Even so, beware! Over the course of free-falling 2009, the word from most official sources will be "recession," and from the few mainstream trophy pessimists,
"deep recession."

For example, the oft-quoted naysayer, Nouriel Roubini, New York University professor of economics, forecasts a two year recession … not Depression. On the sunnier side of Wall Street, the Federal Reserve predicts the US economy will contract only through the middle of 2009 and pledged, "In any event, the Committee agreed to take whatever steps were necessary to support the recovery.”

What "steps?" The Bernanke Two-Step? Adjust interest rates or print more money? Neither stopped the credit crisis from worsening, the real estate market from tanking or the stock markets from crashing.

It was Fed finagling, Washington deregulation and Wall Street’s compulsive gambling that created the crisis. To trust or to seriously consider pronouncements, analyses and predictions made by any of these sources is an exercise in willful self-deception. Yet, with pensions, IRAs, 401ks, stocks and mutual funds evaporating, many of those most affected deny reality and take hope that forecasts made by proven incompetents will miraculously restore their losses.

Throughout the many years leading up to what we term the "Greatest Depression," The Trends Research Institute provided copious data and Globalnomic analysis to support our forecasts of economic upheaval. In the past year alone, we have provided so much hard evidence (housings starts, home sales, foreclosures, bankruptcies, bank failures, unemployment figures, stock indices, leading economic indicators, retail sales, etc.) that further elaboration should be superfluous.

Those waiting to hear the "D" word from economic experts, talking heads and TV anchors before taking action will most certainly regret their indecisiveness.

Absent from the economic scenarios ranging from second quarter recovery, deep recession and "virtual" depression are the multiplicity of social, environmental, health, political, emotional/psychological and geopolitical factors that point beyond just Depression. They point to The Decline and Fall of Empire America.

Well before Inauguration Day, Barack Obama was cast as the next Franklin Delano Roosevelt. If he follows in FDR’s footsteps he could freeze deposits by declaring a "holiday" to stop a run on the banks. While FDIC insurance may cover deposits, even after banks reopen, withdrawal amounts may be restricted. (As the Argentine government did in 2001-2002.)

Author’s Note: Suspicious of the soundness of the banking system, I requested to withdraw a substantial sum from our Key Bank account, leaving funds sufficient to cover ongoing business operations. First they tried to dissuade me, then they stonewalled me, and finally they turned openly hostile.

I was forced to sign a series of documents, including one acknowledging that since I was carrying a large sum I could be the target of a robbery. To enhance that possibility, the teller slammed down the bag of cash on the counter and publicly announced the sum.

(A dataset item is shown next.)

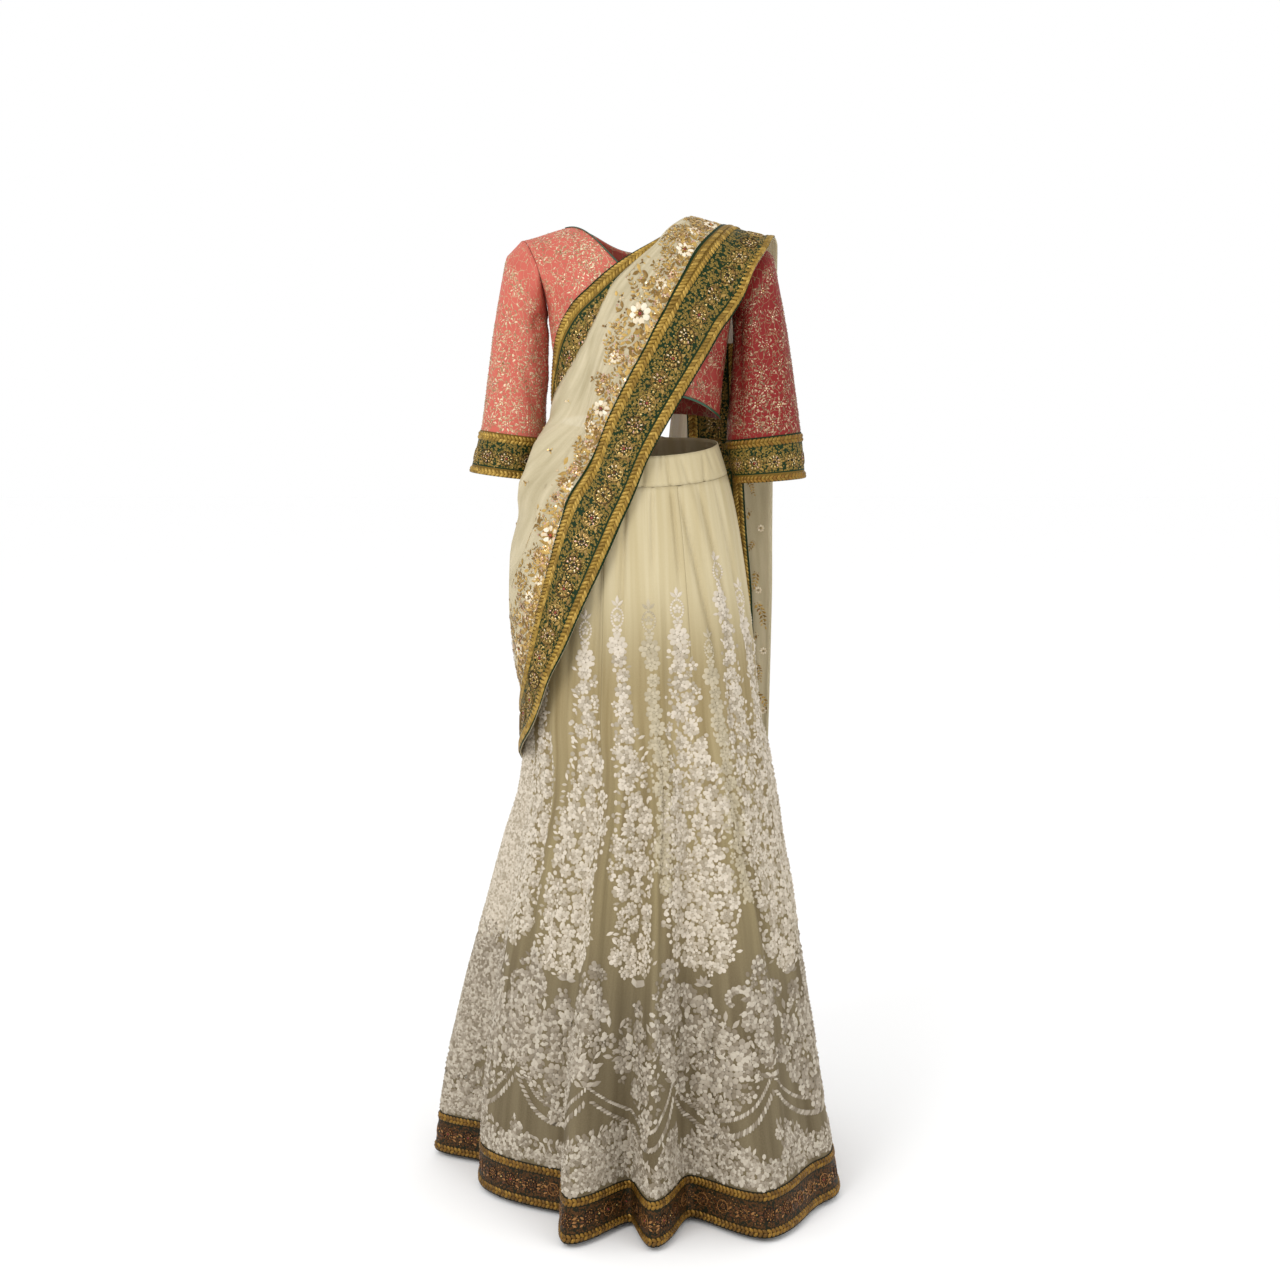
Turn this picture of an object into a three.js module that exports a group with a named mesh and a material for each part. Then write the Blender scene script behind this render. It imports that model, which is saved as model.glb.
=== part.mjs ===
/**
 * Net sari with its matching blouse, as it is worn: a blouse with elbow sleeves, a gored net skirt
 * and the pallu, the long end that goes round the hip, up the front and over the shoulder.
 * Millimetres, +Z up. The garment faces -Y, and the origin is the middle of the shoulder line.
 * Every piece is a thin wall: a surface worked out from named sizes, given a thickness.
 * A turn is an angle round the figure in degrees: 0 is the front, 90 is +X and 180 is the back.
 */
import * as THREE from 'three';

// Cloth and trims: how thick each is, and the gap between pieces that touch.
const BLOUSE_CLOTH = 1.5;
const NET_CLOTH = 1.2;
const SKIRT_CLOTH = 1.5;
const BAND = 1.2;
const BRAID = 2.4;
const PIPING = 1.2;
const SEAM = 0.3;
const TRIM_GAP = 0.6;           // a braid or a band stands this clear of the facets under it

// The general figure that the blouse and the pallu go round.
const SHOULDER_RIDGE = 97;      // height coordinate of the shoulder line
const CHEST = -110;             // where the chest starts to curve back to the shoulder
const SHOULDER_ARC = (SHOULDER_RIDGE - CHEST) / (Math.PI / 2);
const ROUNDNESS = 2.4;          // exponent of the cross-section, 2 being an ellipse
const SHOULDER_BACK = 8;        // how far the shoulder line lies behind the origin
const SHOULDER_ROUND = 1.2;     // how squarely the cloth turns over the shoulder
const SHOULDER_LINE = [
  { x: 0, z: 34 },
  { x: 60, z: 33 },
  { x: 116, z: 22 },
  { x: 178, z: 4 },
  { x: 214, z: -2 },
];

// Blouse: half width, front and back depth at each height.
const BLOUSE = {
  raise: 0,
  fullness: 0.6,
  fullFrom: CHEST,
  fullTo: CHEST + 80,
  rows: [
    { height: -275, half: 124, sway: 0, front: 92, back: 85 },
    { height: -240, half: 126, sway: 0, front: 97, back: 88 },
    { height: -190, half: 131, sway: 0, front: 109, back: 92 },
    { height: -150, half: 136, sway: 0, front: 116, back: 95 },
    { height: CHEST, half: 141, sway: 0, front: 110, back: 98 },
    { height: -44, half: 152, sway: 0, front: 110, back: 98 },
    { height: 22, half: 168, sway: 0, front: 110, back: 98 },
    { height: SHOULDER_RIDGE, half: 182, sway: 0, front: 110, back: 98 },
  ],
};
const NECK_TURN = 39.6;         // where the neckline meets the shoulder seam
const NECK_FRONT = { low: -60, curve: 1.7 };
const NECK_BACK = { low: -10, curve: 2.2 };
const BLOUSE_HEM = { front: -232, back: -262, side: -270 };
const PIPING_WIDTH = 3.5;
const SIDE_TURN = 89.999;       // the side seam, just short of a quarter turn

// Pallu: the form that the net bridges over, clear of the blouse, the skirt and the sleeve.
const PALLU = {
  raise: 3.2,
  fullness: 0.78,
  fullFrom: -200,
  fullTo: -40,
  rows: [
    { height: -860, half: 200, sway: 0, front: 192, back: 192 },
    { height: -793, half: 185, sway: 0, front: 176, back: 182 },
    { height: -707, half: 183, sway: 0, front: 162, back: 168 },
    { height: -643, half: 193, sway: 0, front: 154, back: 160 },
    { height: -555, half: 201, sway: 0, front: 143, back: 152 },
    { height: -484, half: 199, sway: 0, front: 132, back: 142 },
    { height: -420, half: 181, sway: 14, front: 122, back: 128 },
    { height: -391, half: 163, sway: 38, front: 118, back: 120 },
    { height: -365, half: 145, sway: 52, front: 114, back: 110 },
    { height: -328, half: 132, sway: 48, front: 110, back: 98 },
    { height: -305, half: 131, sway: 40, front: 109, back: 94 },
    { height: -270, half: 133, sway: 8, front: 110, back: 93 },
    { height: -180, half: 140, sway: 0, front: 117, back: 97 },
    { height: -150, half: 144, sway: 0, front: 120, back: 100 },
    { height: CHEST, half: 150, sway: 0, front: 115, back: 103 },
    { height: -44, half: 172, sway: 0, front: 116, back: 104 },
    { height: 22, half: 198, sway: 0, front: 116, back: 104 },
    { height: SHOULDER_RIDGE, half: 212, sway: 0, front: 116, back: 104 },
  ],
};
const SWAY_TURN = -58;          // where the net bulges forward past the sleeve
const SWAY_SPREAD = 34;
const FRONT_LIFT = 6;           // the front layer lies this far out from the pallu's form

// The front stretch: its folded edge, the inner edge of its border and its free lower edge.
const PALLU_FRONT = [
  { foldTurn: -92, fold: -268, bandTurn: -86, band: -712, edgeTurn: -88, edge: -800 },
  { foldTurn: -80, fold: -244, bandTurn: -66, band: -658, edgeTurn: -64, edge: -748 },
  { foldTurn: -66, fold: -222, bandTurn: -55, band: -604, edgeTurn: -49, edge: -679 },
  { foldTurn: -52, fold: -196, bandTurn: -48, band: -545, edgeTurn: -34, edge: -611 },
  { foldTurn: -41, fold: -169, bandTurn: -42, band: -478, edgeTurn: -21, edge: -524 },
  { foldTurn: -34, fold: -147, bandTurn: -38, band: -421, edgeTurn: -14, edge: -472 },
  { foldTurn: -28, fold: -125, bandTurn: -34, band: -365, edgeTurn: -7, edge: -412 },
  { foldTurn: -21, fold: -96, bandTurn: -26, band: -296, edgeTurn: 4, edge: -337 },
  { foldTurn: -14, fold: -70, bandTurn: -12, band: -227, edgeTurn: 19, edge: -270 },
  { foldTurn: -5, fold: -46, bandTurn: 4, band: -155, edgeTurn: 36, edge: -203 },
  { foldTurn: 4, fold: -20, bandTurn: 18, band: -83, edgeTurn: 54, edge: -139 },
  { foldTurn: 8, fold: -4, bandTurn: 23, band: -53, edgeTurn: 67, edge: -108 },
  { foldTurn: 11, fold: 18, bandTurn: 27, band: -20, edgeTurn: 79, edge: -68 },
  { foldTurn: 17, fold: 54, bandTurn: 34, band: 36, edgeTurn: 80, edge: 12 },
  { foldTurn: 21, fold: 97, bandTurn: 39, band: 97, edgeTurn: 79, edge: 97 },
];
// The upper edge, folded under the front stretch, from the hip to the shoulder.
const PALLU_UNDER = [
  { edgeTurn: -86, edge: -246, innerTurn: -80, inner: -322 },
  { edgeTurn: -71, edge: -180, innerTurn: -52, inner: -262 },
  { edgeTurn: -58, edge: -136, innerTurn: -38, inner: -212 },
  { edgeTurn: -43, edge: -100, innerTurn: -24, inner: -166 },
  { edgeTurn: -27, edge: -73, innerTurn: -8, inner: -128 },
  { edgeTurn: -11, edge: -41, innerTurn: 6, inner: -90 },
  { edgeTurn: 5, edge: -7, innerTurn: 19, inner: -48 },
  { edgeTurn: 15, edge: 26, innerTurn: 28, inner: 0 },
  { edgeTurn: 21, edge: 62, innerTurn: 33, inner: 52 },
  { edgeTurn: 24, edge: 97, innerTurn: 36, inner: 97 },
];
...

Despite repeated requests in the days preceding my withdrawal to get the cash in hundreds, they gave it to me in twenties, making for a bag five times the size and more robber-friendly. When I complained to the bank manager who had processed the request, the response amounted to "take it or leave it."

This will not be an isolated event. If you attempt to withdraw a large chunk of money from your account, negotiate the details in advance and anticipate possible hassle and obstruction.

We’ve heard similar accounts from clients and Trends Journal subscribers who, over the past several months, tried to close out mutual funds, 401ks and assorted sinking equities. They were dissuaded, cajoled, belittled and arm-twisted by brokers desperate to keep their accounts. Many caved in under the pressure, didn’t close them and lost most of what they had.

So, we leave you with a Greatest Depression consideration: How safe is your money? How sound is your bank? At the end of November, Citigroup, once America’s largest bank, was on the rocks. Fifty-two thousand employees were laid off. In just three days its stock lost more than half its value. Rumors swirled that Citi was so desperate they were looking to sell or split up the company.

Is your money deposited in a local bank whose reputation you can bank on? Are you with a teetering giant or a poorly-managed regional? If either of the latter, it would be in your best interest to assess the risks.

Take some out if you think there is risk; take it all out if you think there’s high risk. You may consider spreading it around and even banking abroad … after all, this is the Global Age.